As an oracle Didyma is much less known to us than Delphi, yet in its heyday it was as famous. The prophecies made by the priestess were written down but we don’t know the exact procedure. What we do know however is that Apollo’s voice fell silent after the Persians sacked and looted the site. The temple was left unattended and the sacred well dried up – that is, till Alexander arrived here in 334 BC on his way from Miletus to Halicarnassus. He always had deep respect for the gods and maybe more so for the oracles. When he visited the temple, history tells us that the sacred waters started to flow again. With the spring, the oracle came back to life and as we know the first prophecy went directly to Alexander predicting his victory in Gaugamela and the death of Darius III.

And then, there is the fascinating story about the Branchidae who ruled the Temple of Apollo in Didyma (which belonged to Miletus) since the 5th century BC. They were in charge of the temple’s money and during Xerxes’ conquests of Greece, taking their responsibilities seriously they refused, at first, to hand over their treasury, but eventually they gave in – meaning in fact that they took the side of Persia. When the Greeks came out victorious from the Persian War in 479 BC, the Branchidae had reason enough to fear revenge from their compatriots. Their pro-Persian attitude forced them to ask for the enemy’s protection and that is how the Branchidae packed their belongings and migrated east to Central Asia – the end of the world in those days. When Alexander arrived in Central Asia in 329 BC he stumbled upon their descendants, who still spoke Greek and lived very much the Greek way. Callisthenes, present at that time, wrote that after the festivities and warm welcome, Alexander gave orders to kill the entire male population and sell the women and children as slaves. He then razed their town to the ground and even uprooted the trees and vines. What the Branchidae had done was considered as betrayal of their country and their gods, maybe even sacrilege (see: Alexander Meeting the Branchidae on his march to Maracanda).

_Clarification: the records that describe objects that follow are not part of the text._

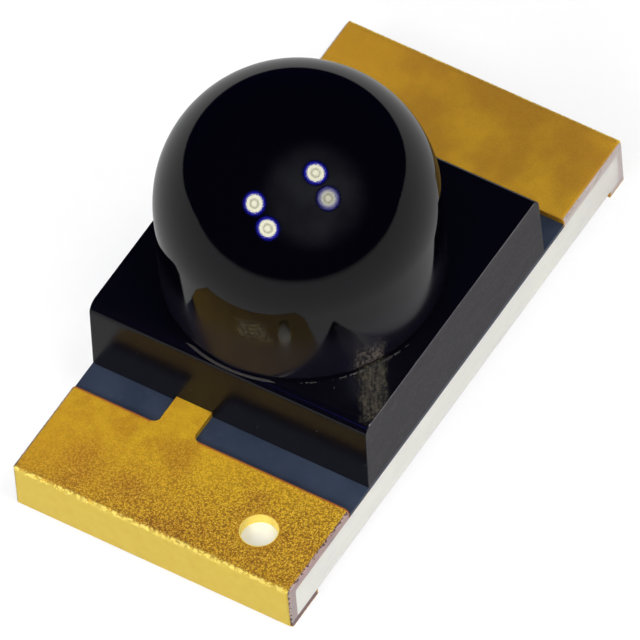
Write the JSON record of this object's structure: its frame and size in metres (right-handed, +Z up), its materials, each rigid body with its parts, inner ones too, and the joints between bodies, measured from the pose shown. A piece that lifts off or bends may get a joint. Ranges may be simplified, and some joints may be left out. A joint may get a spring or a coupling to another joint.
{
  "type": "photodiode",
  "caption": "Surface-mount photodiode: gold-ended white board under a black moulded block with a short barrel and a half-ball lens.",
  "frame": {"origin": "under the middle of the board, at the level of the solder feet's undersides", "axes": "+X along the board from the chip's end with the mark hole to the other end, +Z up through the lens"},
  "size_m": [0.0032, 0.0016, 0.0019],
  "materials": {
    "laminate": "white glass-filled laminate, matt, sawn on its long sides",
    "copper": "bare copper, seen only where the saw cut it",
    "gold_plating": "fine-grained matt gold over nickel",
    "resist": "dark slate-blue resist film, satin",
    "silver_glue": "silver-filled glue",
    "silicon": "polished silicon with a dark blue coated face",
    "chip_contact": "evaporated aluminium",
    "gold_wire": "drawn gold wire",
    "black_epoxy": "black infrared-passing epoxy, glossy as moulded, matt where sawn"
  },
  "bodies": {
    "root": {"laminate_core": "laminate", "near_copper": "copper", "near_plating": "gold_plating", "far_copper": "copper", "far_plating": "gold_plating", "solder_resist": "resist", "die_attach": "silver_glue", "photodiode_die": "silicon", "anode_pad": "chip_contact", "bond_wire": "gold_wire", "encapsulant": "black_epoxy"}
  },
  "joints": []
}
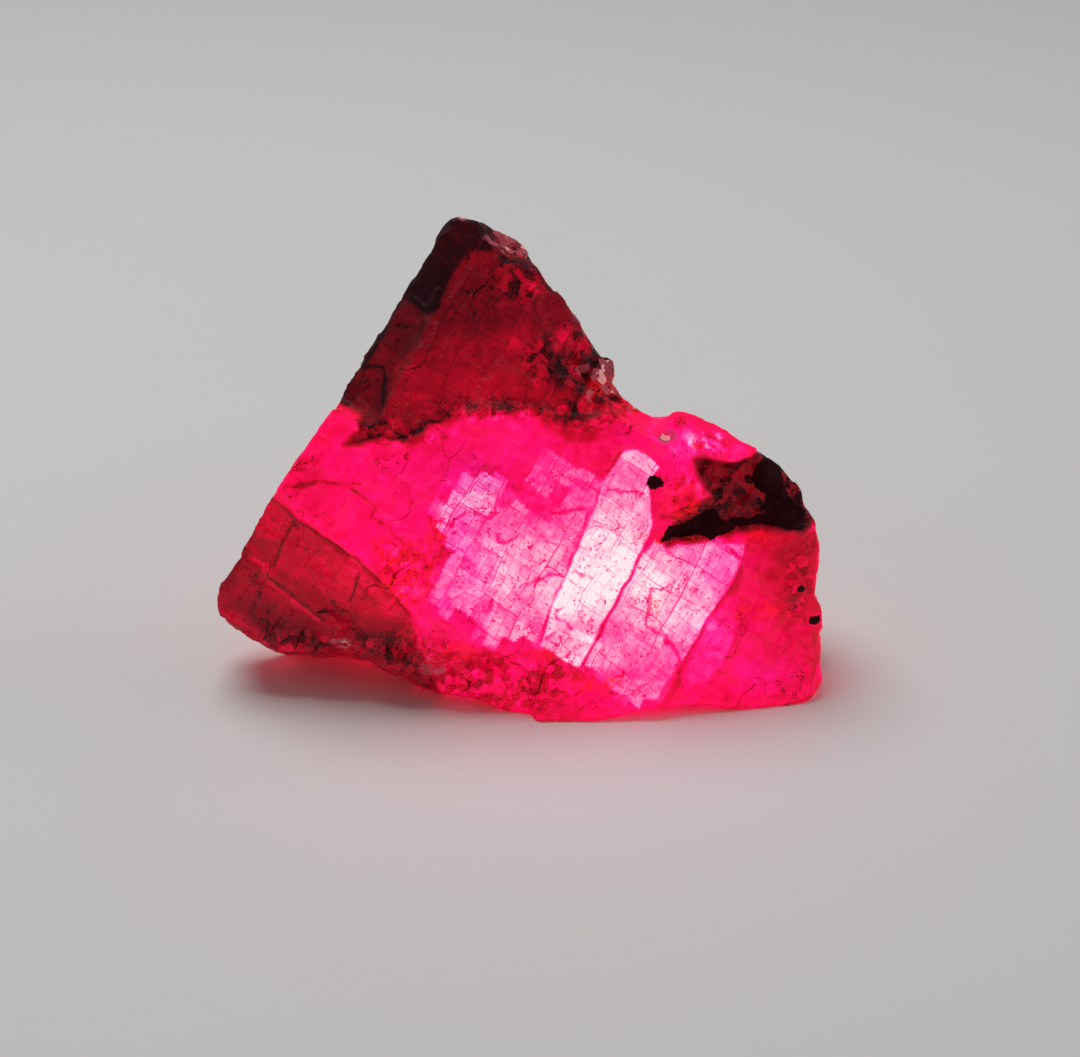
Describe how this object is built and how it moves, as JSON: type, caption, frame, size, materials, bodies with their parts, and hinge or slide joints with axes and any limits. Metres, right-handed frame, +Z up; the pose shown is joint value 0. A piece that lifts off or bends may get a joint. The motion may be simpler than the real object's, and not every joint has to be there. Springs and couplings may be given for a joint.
{
  "type": "raw ruby crystal",
  "caption": "Rough ruby crystal with a pointed upper part, a flat parted face, a dark matrix pocket and a broken foot.",
  "frame": {"origin": "middle of the bounding box at the resting face, on the surface it stands on", "axes": "+Z up, out of the resting face; the flat parted face looks towards -Y and leans back 14 degrees; +X to the right of that face, towards the side with the dark pocket"},
  "size_m": [0.024, 0.011, 0.0185],
  "materials": {
    "ruby": "translucent, natural parting faces with rough broken patches and dark matrix in one pocket"
  },
  "bodies": {
    "root": {"ruby_crystal": "ruby"}
  },
  "joints": []
}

It is interesting to learn that the accounting for Alexander’s restoration project has been recovered and I’m amazed to learn that the price-tag for just one column was 40,000 drachmae. Compared to the labourer’s wages of 2 drachmae a day, it is easy to understand that the costs were huge. As a consequence, it is evident that such a sanctuary was a long-term project. As it turned out, the place was a building site for nearly 700 years where at least eight architects directed no less than twenty construction companies, often working simultaneously. In spite of all the efforts and investments, this colossal temple was never finished. Yet, it was considered one of the greatest of all Greek temples and it certainly was one of the biggest!

What few people know is that the south steps of the temple platform served as seats for the north side of the adjacent stadium. These steps ran over 109 meters, i.e. the total length of the temple and allowed the audience to watch athletic races seated on one of the seven rows. Just put your imagination to work! Who knows, maybe Alexander organized some athletic competitions here?

Well, so much for Didyma. In Christian times the temple was converted into a church and Didyma even became a diocese in 385 AD. In 493 AD, an earthquake destroyed the city and its sanctuary.

Recently, illegal digs have uncovered remains of a wall, suggesting by its size and location that it might well pertain to another temple next to the Temple of Apollo. Because of the city’s name Didyma literally meaning “twins”, the dedication to Artemis, Apollo’s twin-sister is rather obvious but, for now, this is mere speculation (see: News from Didyma).